MATERIAL =>
## Begin

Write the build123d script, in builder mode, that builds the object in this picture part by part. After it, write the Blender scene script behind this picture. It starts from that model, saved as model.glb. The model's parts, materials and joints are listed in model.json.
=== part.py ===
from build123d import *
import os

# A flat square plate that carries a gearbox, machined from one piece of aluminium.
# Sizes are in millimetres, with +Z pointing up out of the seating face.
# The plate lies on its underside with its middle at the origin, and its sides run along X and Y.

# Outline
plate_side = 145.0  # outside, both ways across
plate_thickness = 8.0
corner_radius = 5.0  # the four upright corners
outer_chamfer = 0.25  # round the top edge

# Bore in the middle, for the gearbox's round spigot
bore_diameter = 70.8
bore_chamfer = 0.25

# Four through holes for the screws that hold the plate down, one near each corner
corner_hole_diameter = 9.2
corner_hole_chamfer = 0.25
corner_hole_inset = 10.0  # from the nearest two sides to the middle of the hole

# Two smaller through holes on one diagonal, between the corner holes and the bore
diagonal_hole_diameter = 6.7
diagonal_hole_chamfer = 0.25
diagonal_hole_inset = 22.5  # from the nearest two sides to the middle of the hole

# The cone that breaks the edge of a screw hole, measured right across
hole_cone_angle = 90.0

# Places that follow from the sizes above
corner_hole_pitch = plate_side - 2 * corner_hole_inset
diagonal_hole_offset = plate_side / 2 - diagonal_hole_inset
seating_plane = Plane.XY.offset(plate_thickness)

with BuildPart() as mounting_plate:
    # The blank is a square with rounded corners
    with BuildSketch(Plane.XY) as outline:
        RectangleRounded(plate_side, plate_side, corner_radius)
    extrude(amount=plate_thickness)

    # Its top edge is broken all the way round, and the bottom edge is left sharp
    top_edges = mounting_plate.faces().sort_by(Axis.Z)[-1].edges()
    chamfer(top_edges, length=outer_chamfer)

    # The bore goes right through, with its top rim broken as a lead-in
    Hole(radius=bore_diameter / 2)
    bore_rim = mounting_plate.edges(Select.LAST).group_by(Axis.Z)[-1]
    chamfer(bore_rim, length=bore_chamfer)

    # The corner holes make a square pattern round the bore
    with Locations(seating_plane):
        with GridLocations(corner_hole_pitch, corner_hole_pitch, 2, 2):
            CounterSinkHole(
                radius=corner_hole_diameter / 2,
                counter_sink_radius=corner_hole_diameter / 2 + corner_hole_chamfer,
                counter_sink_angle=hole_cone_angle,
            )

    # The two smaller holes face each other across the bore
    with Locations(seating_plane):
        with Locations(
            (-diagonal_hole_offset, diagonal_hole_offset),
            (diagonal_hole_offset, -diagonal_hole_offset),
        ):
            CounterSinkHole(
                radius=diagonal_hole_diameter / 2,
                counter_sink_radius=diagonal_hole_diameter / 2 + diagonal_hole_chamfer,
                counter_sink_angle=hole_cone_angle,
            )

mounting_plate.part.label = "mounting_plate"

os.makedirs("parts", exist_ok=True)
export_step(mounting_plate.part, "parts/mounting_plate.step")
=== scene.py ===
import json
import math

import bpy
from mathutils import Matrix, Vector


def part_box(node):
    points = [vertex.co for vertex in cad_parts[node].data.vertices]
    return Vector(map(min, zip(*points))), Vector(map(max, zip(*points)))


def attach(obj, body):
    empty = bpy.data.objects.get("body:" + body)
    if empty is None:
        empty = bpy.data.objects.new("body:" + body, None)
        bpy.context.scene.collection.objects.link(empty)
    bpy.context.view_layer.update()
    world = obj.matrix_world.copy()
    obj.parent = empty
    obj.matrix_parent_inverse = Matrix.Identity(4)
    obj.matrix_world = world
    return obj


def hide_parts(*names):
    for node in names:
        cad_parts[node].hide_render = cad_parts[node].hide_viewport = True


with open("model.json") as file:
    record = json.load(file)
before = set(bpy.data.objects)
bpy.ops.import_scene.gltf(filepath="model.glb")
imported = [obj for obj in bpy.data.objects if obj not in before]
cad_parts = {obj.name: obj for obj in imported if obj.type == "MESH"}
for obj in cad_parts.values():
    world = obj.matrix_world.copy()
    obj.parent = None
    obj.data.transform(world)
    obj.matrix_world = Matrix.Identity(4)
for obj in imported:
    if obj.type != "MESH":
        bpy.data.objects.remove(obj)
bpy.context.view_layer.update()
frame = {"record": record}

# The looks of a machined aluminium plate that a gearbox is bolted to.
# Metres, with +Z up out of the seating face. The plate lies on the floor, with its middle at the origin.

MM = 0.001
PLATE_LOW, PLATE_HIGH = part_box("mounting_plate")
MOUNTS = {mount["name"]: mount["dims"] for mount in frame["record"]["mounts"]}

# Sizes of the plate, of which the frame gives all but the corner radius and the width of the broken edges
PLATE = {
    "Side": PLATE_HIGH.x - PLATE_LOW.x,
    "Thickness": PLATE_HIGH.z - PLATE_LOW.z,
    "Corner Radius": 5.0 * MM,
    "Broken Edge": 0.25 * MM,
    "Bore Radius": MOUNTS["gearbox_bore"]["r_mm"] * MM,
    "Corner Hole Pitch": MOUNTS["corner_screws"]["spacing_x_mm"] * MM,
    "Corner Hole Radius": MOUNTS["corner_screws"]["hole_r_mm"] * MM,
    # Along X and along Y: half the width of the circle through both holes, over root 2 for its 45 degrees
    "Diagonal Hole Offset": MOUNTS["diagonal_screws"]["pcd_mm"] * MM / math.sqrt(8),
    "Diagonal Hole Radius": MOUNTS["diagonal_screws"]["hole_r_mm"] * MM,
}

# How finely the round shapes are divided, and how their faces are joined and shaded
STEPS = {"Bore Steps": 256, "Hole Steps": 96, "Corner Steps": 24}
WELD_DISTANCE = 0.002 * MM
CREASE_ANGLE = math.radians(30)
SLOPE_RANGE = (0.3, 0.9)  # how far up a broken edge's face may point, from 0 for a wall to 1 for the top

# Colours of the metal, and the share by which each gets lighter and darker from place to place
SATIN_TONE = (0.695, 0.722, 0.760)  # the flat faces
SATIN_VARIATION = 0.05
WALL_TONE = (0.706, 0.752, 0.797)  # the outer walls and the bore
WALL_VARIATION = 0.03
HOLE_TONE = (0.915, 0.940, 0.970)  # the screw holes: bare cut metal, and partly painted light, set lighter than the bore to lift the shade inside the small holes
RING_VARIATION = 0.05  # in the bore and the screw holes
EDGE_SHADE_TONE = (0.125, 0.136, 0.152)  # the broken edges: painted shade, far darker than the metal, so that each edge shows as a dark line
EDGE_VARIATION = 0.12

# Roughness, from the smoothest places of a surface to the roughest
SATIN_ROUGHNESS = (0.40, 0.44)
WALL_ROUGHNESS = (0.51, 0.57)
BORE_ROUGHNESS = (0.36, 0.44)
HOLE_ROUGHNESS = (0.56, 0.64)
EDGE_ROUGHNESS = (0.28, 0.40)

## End

STATED PROBLEM =>
Transcribe nothing but the lines from the line with "# The bore goes" through the line with "imported = [obj", reproducing each exactly.

FINISHED EXERCISE =>
    # The bore goes right through, with its top rim broken as a lead-in
    Hole(radius=bore_diameter / 2)
    bore_rim = mounting_plate.edges(Select.LAST).group_by(Axis.Z)[-1]
    chamfer(bore_rim, length=bore_chamfer)

    # The corner holes make a square pattern round the bore
    with Locations(seating_plane):
        with GridLocations(corner_hole_pitch, corner_hole_pitch, 2, 2):
            CounterSinkHole(
                radius=corner_hole_diameter / 2,
                counter_sink_radius=corner_hole_diameter / 2 + corner_hole_chamfer,
                counter_sink_angle=hole_cone_angle,
            )

    # The two smaller holes face each other across the bore
    with Locations(seating_plane):
        with Locations(
            (-diagonal_hole_offset, diagonal_hole_offset),
            (diagonal_hole_offset, -diagonal_hole_offset),
        ):
            CounterSinkHole(
                radius=diagonal_hole_diameter / 2,
                counter_sink_radius=diagonal_hole_diameter / 2 + diagonal_hole_chamfer,
                counter_sink_angle=hole_cone_angle,
            )

mounting_plate.part.label = "mounting_plate"

os.makedirs("parts", exist_ok=True)
export_step(mounting_plate.part, "parts/mounting_plate.step")
=== scene.py ===
import json
import math

import bpy
from mathutils import Matrix, Vector


def part_box(node):
    points = [vertex.co for vertex in cad_parts[node].data.vertices]
    return Vector(map(min, zip(*points))), Vector(map(max, zip(*points)))


def attach(obj, body):
    empty = bpy.data.objects.get("body:" + body)
    if empty is None:
        empty = bpy.data.objects.new("body:" + body, None)
        bpy.context.scene.collection.objects.link(empty)
    bpy.context.view_layer.update()
    world = obj.matrix_world.copy()
    obj.parent = empty
    obj.matrix_parent_inverse = Matrix.Identity(4)
    obj.matrix_world = world
    return obj


def hide_parts(*names):
    for node in names:
        cad_parts[node].hide_render = cad_parts[node].hide_viewport = True


with open("model.json") as file:
    record = json.load(file)
before = set(bpy.data.objects)
bpy.ops.import_scene.gltf(filepath="model.glb")
imported = [obj for obj in bpy.data.objects if obj not in before]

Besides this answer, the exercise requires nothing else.